Cette solution mérite d’être approuvée. Le juge doit déterminer la qualité d’averti de l’emprunteur non seulement en considération de son activité professionnelle, mais également de son passé bancaire. Or en l’espèce, si jusqu’à l’opération litigieuse, l’intéressé n’avait jamais géré une société holding, son expérience acquise dans la société cible ne permettait pas de le considérer comme novice en matière de crédit, d’autant moins que le prêt souscrit par la société holding, dont il était le gérant, dépendait des résultats de l’entreprise cible.
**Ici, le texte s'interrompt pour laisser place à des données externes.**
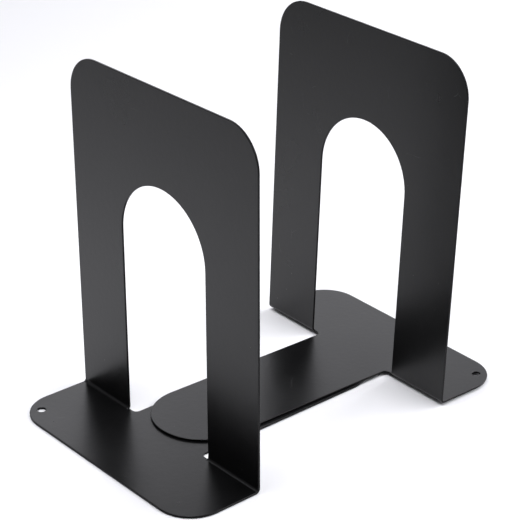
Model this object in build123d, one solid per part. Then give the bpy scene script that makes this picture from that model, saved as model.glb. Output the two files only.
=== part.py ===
from build123d import *
import math
import os

# A pair of book ends. Each one is a single piece of sheet steel: an upright plate with an arched
# window, an outer flange on one side of its foot, and on the other side the tongue that was
# punched out of the window. The two are alike and stand back to back, with the far one's tongue
# lying on the near one's and passing out through the near one's window.
#
# One book end is drawn in its own frame: the face of its upright that looks over its flange meets
# the ground along the Y axis, its flange runs to -X and its tongue to +X.

# Sheet and bend
SHEET = 1.2
BEND_RADIUS = 1.5  # inside the bend
LEAN = 1.25  # degrees that the upright tips over its own flange
EDGE_ROUND = 0.3  # punched edges, softened by the coat

# Upright
WIDTH = 149.0
HEIGHT = 200.0
TOP_CORNER_RADIUS = 21.4

# Arched window
WINDOW_WIDTH = 68.0
WINDOW_TOP = 145.8

# Flange
FLANGE_REACH = 48.4
FLANGE_CORNER_RADIUS = 20.9
HANG_HOLE_DIAMETER = 4.8
HANG_HOLE_INSET = 10.6  # from both outer edges of the flange

# Tongue
TONGUE_REACH = 140.7
TONGUE_WIDTH = 56.7
SLOT_END = 0.2  # the slots beside the tongue stop here, inside the bend
SLOT_CORNER_RADIUS = 2.8  # between the slot's end and the tongue

# How the pair stands
SPACING = 139.1  # from one upright to the other, at the ground
TURN = -1.4  # degrees that the far book end is turned from square
SIDE_SHIFT = 0.3
STACK_GAP = 0.1  # between the far book end's underside and the near one's tongue

half_width = WIDTH / 2
half_window = WINDOW_WIDTH / 2
half_tongue = TONGUE_WIDTH / 2
lean = math.radians(LEAN)
outer_bend_radius = BEND_RADIUS + SHEET
bend_x = -(BEND_RADIUS + outer_bend_radius * math.sin(lean)) / math.cos(lean)
window_cut_depth = 2 * outer_bend_radius  # reaches well past the bend on both sides
long_edge = 1.1 * SHEET  # an edge that is shorter runs through the sheet's thickness
upright_normal = Axis((0, 0, 0), (math.cos(lean), 0, math.sin(lean)))
upright_plane = Plane(origin=(0, 0, 0), x_dir=(0, 1, 0), z_dir=upright_normal.direction)

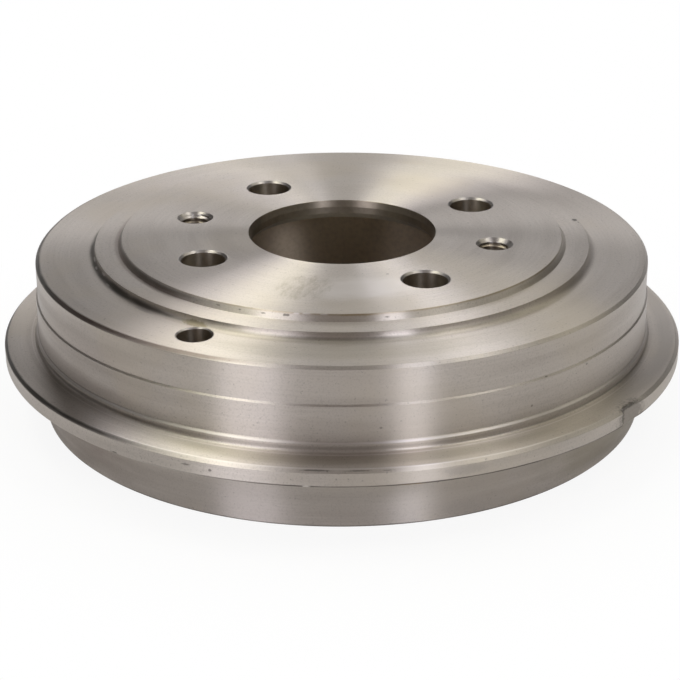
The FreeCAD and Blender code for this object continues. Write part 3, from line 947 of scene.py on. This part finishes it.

Apte à mesurer les risques d’endettement nés de l’octroi du prêt, sa qualité d’emprunteur averti en matière de crédit était donc de nature à conférer la même qualité à la personne morale par lui représentée.

Références :

■ Civ. 1re, 20 mai 2020, n° 18-21.567 AJ contrat 2020. 332, obs. J. Moreau.

■ Com. 11 avr. 2018, nos 15-27.133, 15-27.798, 15-27.840 et 15-29.442  P : D. 2018. 844 ; Rev. sociétés 2019. 56, note C. Juillet ; RTD civ. 2018. 658, obs. H. Barbier ; RTD com. 2018. 427, obs. D. Legeais.